Though Turner traveled to Venice three times and painted it obsessively over his career, completing hundreds of watercolors and 24 oils, only four other paintings of Venice exist in private hands. “They are among his most beloved paintings,” Mr. Hall said. Critics at the time embraced them, after roundly assailing darker visions such as “The Slave Ship” (1840), now at the Boston Museum of Fine Arts.


Christie’s is breaking with tradition this year by holding its sale of Old Masters paintings in April. Auctionhouse officials say they moved it to better space the auction calendar between the London sales that occur in December and July. But European dealers are not uniformly pleased with their new travel schedule. “It’s a nuisance, having to come twice for the same thing,” Mr. Ker said. “They are taking a bit of a risk.”

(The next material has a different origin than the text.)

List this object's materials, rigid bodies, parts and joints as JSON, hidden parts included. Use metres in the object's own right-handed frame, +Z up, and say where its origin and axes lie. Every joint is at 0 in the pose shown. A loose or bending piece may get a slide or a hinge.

Almost anything new is risky within the more courtly tempo of the Old Masters field. In January, Sotheby’s introduced a sale titled “The Dealer’s Eye,” featuring works from dealers’ storerooms. It performed below expectations, with its total of $5 million hitting below the low estimate. Nonetheless, Old Master paintings increasingly look like a good deal as contemporary works take in ever higher sums.


“Savvy people today are realizing you can buy a beautiful little Tuscan School picture for the same price as an ordinary piece of contemporary art,” Mr. Ker said. It remains to be seen how many crossover buyers are actually participating in the sales, but the market is flourishing all around. The $74.8 million Sotheby’s achieved in January for its back-to-back sales of Old Master paintings and drawings was the highest ever for the combined sales in New York.


Christie’s Important Old Master Paintings sale today at 10 a.m. (20 Rockefeller Plaza).


Old Master Highlights


Stefano di Giovanni, called Sassetta, “Saint Augustine, a Pinnacle of the Borgo Sansepolcro Altarpiece” (1444). Estimate: $1.2 million to $1.8 million. Coming from the estate of Edwin Wiesl Jr., a noted collector of “gold-grounds,” this altarpiece of the scholarly saint appeals to the connoisseur as well as to the gilt-obsessed.


Fede Galizia, “A Glass Compote With Peaches, Jasmine Flowers, Quinces, and a Grasshopper” (1590-1630). Estimate: $500,000 to $700,000. Notable for its shimmering fruit and life-size grasshopper, this still life comes from the Silvano Lodi collection, which is being sold over four auctions at Christie’s. Galizia was not only the foremost still-life painter in Milan at the turn of the 17th century, she is one of several female Old Masters in the sale.


Luca Carlevarijs, “A Capriccio of a Mediterranean Seaport” (c. 1705). Estimate: $3.5 million to $4.5 million. This image of a bustling port is complemented by a companion picture of a sea battle, also for sale. Carlevarijs is among the first 18th-century vedutisti, or Venetian painters of topographical views, and his work influenced Canaletto.